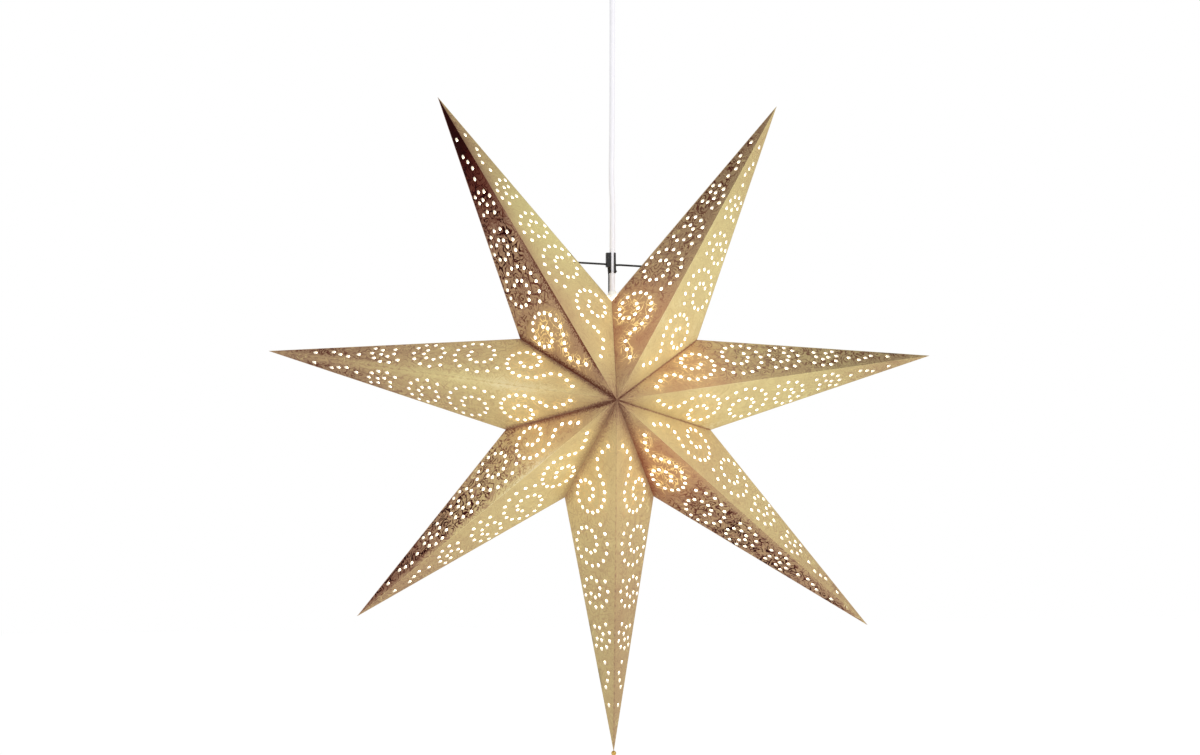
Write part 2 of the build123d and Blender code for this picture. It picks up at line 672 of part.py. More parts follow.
# Clamp screw in the hanger's barrel
screw_tip, head_seat = hanger_bore + 0.05, hanger_radius + 0.3
with BuildPart() as hanger_screw:
    with BuildSketch(Plane.XZ.offset(screw_tip)):
        with Locations((0, screw_height)):
            Circle(clamp_radius)
    extrude(amount=head_seat - screw_tip)
    with BuildSketch(Plane.XZ.offset(head_seat)):
        with Locations((0, screw_height)):
            Circle(clamp_head)
    extrude(amount=clamp_head_height)
    with BuildSketch(Plane.XZ.offset(head_seat + clamp_head_height)):
        with Locations((0, screw_height)):
            Rectangle(2 * clamp_head, clamp_slot)
    extrude(amount=-clamp_slot_depth, mode=Mode.SUBTRACT)
hanger_screw.part.label = "hanger_screw"
export_step(hanger_screw.part, "parts/hanger_screw.step")

# Terminal block on the two leads, behind the hanger
block_middle = hanger_radius + block_gap + block_width / 2
block_foot = lead_height + block_rise
block_top = block_foot + block_height
wire_spots = ((-lead_pitch, block_middle), (lead_pitch, block_middle))
with BuildPart() as terminal_block:
    with BuildSketch(Plane.XY.offset(block_foot)):
        with Locations((0, block_middle)):
            RectangleRounded(block_length, block_width, block_corner)
    extrude(amount=block_height)
    with BuildSketch(Plane.XY.offset(block_foot)):
        with Locations(*wire_spots):
            Circle(lead_radius)
    extrude(amount=wire_bore_depth, mode=Mode.SUBTRACT)
    with BuildSketch(Plane.XY.offset(block_top)):
        with Locations(*wire_spots):
            Circle(block_screw_radius + block_screw_fit)
    extrude(amount=-block_screw_sink - block_screw_length, mode=Mode.SUBTRACT)
terminal_block.part.label = "terminal_block"
export_step(terminal_block.part, "parts/terminal_block.step")

# Its two screws
with BuildPart() as terminal_screws:
    with BuildSketch(Plane.XY.offset(block_top - block_screw_sink)):
        with Locations(*wire_spots):
            Circle(block_screw_radius)
    extrude(amount=-block_screw_length)
    with BuildSketch(Plane.XY.offset(block_top - block_screw_sink)):
        with Locations(*wire_spots):
            Rectangle(2 * block_screw_radius, slot_width)
    extrude(amount=-block_slot_depth, mode=Mode.SUBTRACT)
terminal_screws.part.label = "terminal_screws"
export_step(terminal_screws.part, "parts/terminal_screws.step")

# The cord's two leads, from the barrel up into the block
with BuildPart() as lead_wires:
    for side in (-1, 1):
        near, far = side * lead_pitch / 2, side * lead_pitch
        with BuildLine() as lead:
            FilletPolyline(
                (near, hanger_radius - lead_seat, lead_height),
                (near, block_middle - lead_run_out, lead_height),
                (far, block_middle, lead_height), (far, block_middle, block_foot + wire_bore_depth),
                radius=lead_bend,
            )
        with BuildSketch(Plane(lead.line @ 0, z_dir=lead.line % 0)):
            Circle(lead_radius)
        sweep()
lead_wires.part.label = "lead_wires"
export_step(lead_wires.part, "parts/lead_wires.step")

# Ceiling cup: a thin moulded bowl, rim up, that stays on the cord by its collar
cup_rim = -cup_gap
cup_floor = cup_rim - cup_height
spigot_hole = collar_spigot + 0.1
with BuildPart() as ceiling_cup:
    with BuildSketch(Plane.XZ):
        with BuildLine():
            outer_wall = Line((cup_radius, cup_rim), (cup_radius, cup_rim - cup_band))
            outer_bend = TangentArc(outer_wall @ 1, (cup_floor_radius, cup_floor), tangent=(0, -1))
            Polyline(outer_bend @ 1, (spigot_hole, cup_floor), (spigot_hole, cup_floor + cup_wall),
                     (cup_floor_radius, cup_floor + cup_wall))
            inner_wall = Line((cup_radius - cup_wall, cup_rim), (cup_radius - cup_wall, cup_rim - cup_band))
            TangentArc(inner_wall @ 1, (cup_floor_radius, cup_floor + cup_wall), tangent=(0, -1))
            Line(outer_wall @ 0, inner_wall @ 0)
        make_face()
    revolve(axis=Axis.Z)
ceiling_cup.part.label = "ceiling_cup"
export_step(ceiling_cup.part, "parts/ceiling_cup.step")

# Collar under the cup: a spigot in the cup's floor and a friction bore on the cord
collar_low = cup_floor - collar_length
grub_height = cup_floor - collar_length / 3
with BuildPart() as cup_collar:
    with BuildSketch(Plane.XZ):
        with BuildLine():
            Polyline(
                (hanger_bore, cup_floor + collar_rise), (collar_spigot, cup_floor + collar_rise),
                (collar_spigot, cup_floor), (collar_radius, cup_floor),
                (collar_radius - collar_draft, collar_low + collar_lead),
                (hanger_bore + collar_foot, collar_low), (hanger_bore, collar_low), close=True,
            )
        make_face()
    revolve(axis=Axis.Z)
    with BuildSketch(Plane.XZ.offset(hanger_bore)):
        with Locations((0, grub_height)):
            Circle(grub_radius)
    extrude(amount=collar_radius, mode=Mode.SUBTRACT)
cup_collar.part.label = "cup_collar"
export_step(cup_collar.part, "parts/cup_collar.step")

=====

--- EXERCISE PROMPT ---
Extract the full listing and reproduce each line exactly.

--- EXPECTED OUTPUT ---
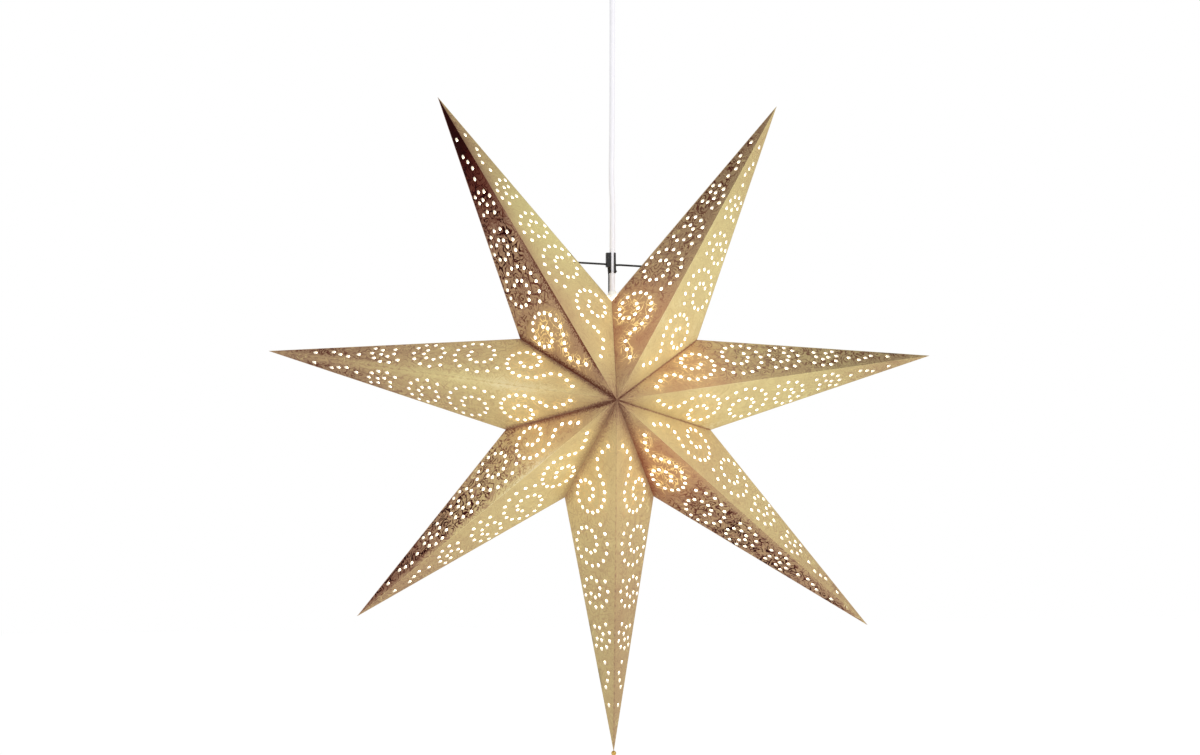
Write part 2 of the build123d and Blender code for this picture. It picks up at line 672 of part.py. More parts follow.
# Clamp screw in the hanger's barrel
screw_tip, head_seat = hanger_bore + 0.05, hanger_radius + 0.3
with BuildPart() as hanger_screw:
    with BuildSketch(Plane.XZ.offset(screw_tip)):
        with Locations((0, screw_height)):
            Circle(clamp_radius)
    extrude(amount=head_seat - screw_tip)
    with BuildSketch(Plane.XZ.offset(head_seat)):
        with Locations((0, screw_height)):
            Circle(clamp_head)
    extrude(amount=clamp_head_height)
    with BuildSketch(Plane.XZ.offset(head_seat + clamp_head_height)):
        with Locations((0, screw_height)):
            Rectangle(2 * clamp_head, clamp_slot)
    extrude(amount=-clamp_slot_depth, mode=Mode.SUBTRACT)
hanger_screw.part.label = "hanger_screw"
export_step(hanger_screw.part, "parts/hanger_screw.step")

# Terminal block on the two leads, behind the hanger
block_middle = hanger_radius + block_gap + block_width / 2
block_foot = lead_height + block_rise
block_top = block_foot + block_height
wire_spots = ((-lead_pitch, block_middle), (lead_pitch, block_middle))
with BuildPart() as terminal_block:
    with BuildSketch(Plane.XY.offset(block_foot)):
        with Locations((0, block_middle)):
            RectangleRounded(block_length, block_width, block_corner)
    extrude(amount=block_height)
    with BuildSketch(Plane.XY.offset(block_foot)):
        with Locations(*wire_spots):
            Circle(lead_radius)
    extrude(amount=wire_bore_depth, mode=Mode.SUBTRACT)
    with BuildSketch(Plane.XY.offset(block_top)):
        with Locations(*wire_spots):
            Circle(block_screw_radius + block_screw_fit)
    extrude(amount=-block_screw_sink - block_screw_length, mode=Mode.SUBTRACT)
terminal_block.part.label = "terminal_block"
export_step(terminal_block.part, "parts/terminal_block.step")

# Its two screws
with BuildPart() as terminal_screws:
    with BuildSketch(Plane.XY.offset(block_top - block_screw_sink)):
        with Locations(*wire_spots):
            Circle(block_screw_radius)
    extrude(amount=-block_screw_length)
    with BuildSketch(Plane.XY.offset(block_top - block_screw_sink)):
        with Locations(*wire_spots):
            Rectangle(2 * block_screw_radius, slot_width)
    extrude(amount=-block_slot_depth, mode=Mode.SUBTRACT)
terminal_screws.part.label = "terminal_screws"
export_step(terminal_screws.part, "parts/terminal_screws.step")

# The cord's two leads, from the barrel up into the block
with BuildPart() as lead_wires:
    for side in (-1, 1):
        near, far = side * lead_pitch / 2, side * lead_pitch
        with BuildLine() as lead:
            FilletPolyline(
                (near, hanger_radius - lead_seat, lead_height),
                (near, block_middle - lead_run_out, lead_height),
                (far, block_middle, lead_height), (far, block_middle, block_foot + wire_bore_depth),
                radius=lead_bend,
            )
        with BuildSketch(Plane(lead.line @ 0, z_dir=lead.line % 0)):
            Circle(lead_radius)
        sweep()
lead_wires.part.label = "lead_wires"
export_step(lead_wires.part, "parts/lead_wires.step")

# Ceiling cup: a thin moulded bowl, rim up, that stays on the cord by its collar
cup_rim = -cup_gap
cup_floor = cup_rim - cup_height
spigot_hole = collar_spigot + 0.1
with BuildPart() as ceiling_cup:
    with BuildSketch(Plane.XZ):
        with BuildLine():
            outer_wall = Line((cup_radius, cup_rim), (cup_radius, cup_rim - cup_band))
            outer_bend = TangentArc(outer_wall @ 1, (cup_floor_radius, cup_floor), tangent=(0, -1))
            Polyline(outer_bend @ 1, (spigot_hole, cup_floor), (spigot_hole, cup_floor + cup_wall),
                     (cup_floor_radius, cup_floor + cup_wall))
            inner_wall = Line((cup_radius - cup_wall, cup_rim), (cup_radius - cup_wall, cup_rim - cup_band))
            TangentArc(inner_wall @ 1, (cup_floor_radius, cup_floor + cup_wall), tangent=(0, -1))
            Line(outer_wall @ 0, inner_wall @ 0)
        make_face()
    revolve(axis=Axis.Z)
ceiling_cup.part.label = "ceiling_cup"
export_step(ceiling_cup.part, "parts/ceiling_cup.step")

# Collar under the cup: a spigot in the cup's floor and a friction bore on the cord
collar_low = cup_floor - collar_length
grub_height = cup_floor - collar_length / 3
with BuildPart() as cup_collar:
    with BuildSketch(Plane.XZ):
        with BuildLine():
            Polyline(
                (hanger_bore, cup_floor + collar_rise), (collar_spigot, cup_floor + collar_rise),
                (collar_spigot, cup_floor), (collar_radius, cup_floor),
                (collar_radius - collar_draft, collar_low + collar_lead),
                (hanger_bore + collar_foot, collar_low), (hanger_bore, collar_low), close=True,
            )
        make_face()
    revolve(axis=Axis.Z)
    with BuildSketch(Plane.XZ.offset(hanger_bore)):
        with Locations((0, grub_height)):
            Circle(grub_radius)
    extrude(amount=collar_radius, mode=Mode.SUBTRACT)
cup_collar.part.label = "cup_collar"
export_step(cup_collar.part, "parts/cup_collar.step")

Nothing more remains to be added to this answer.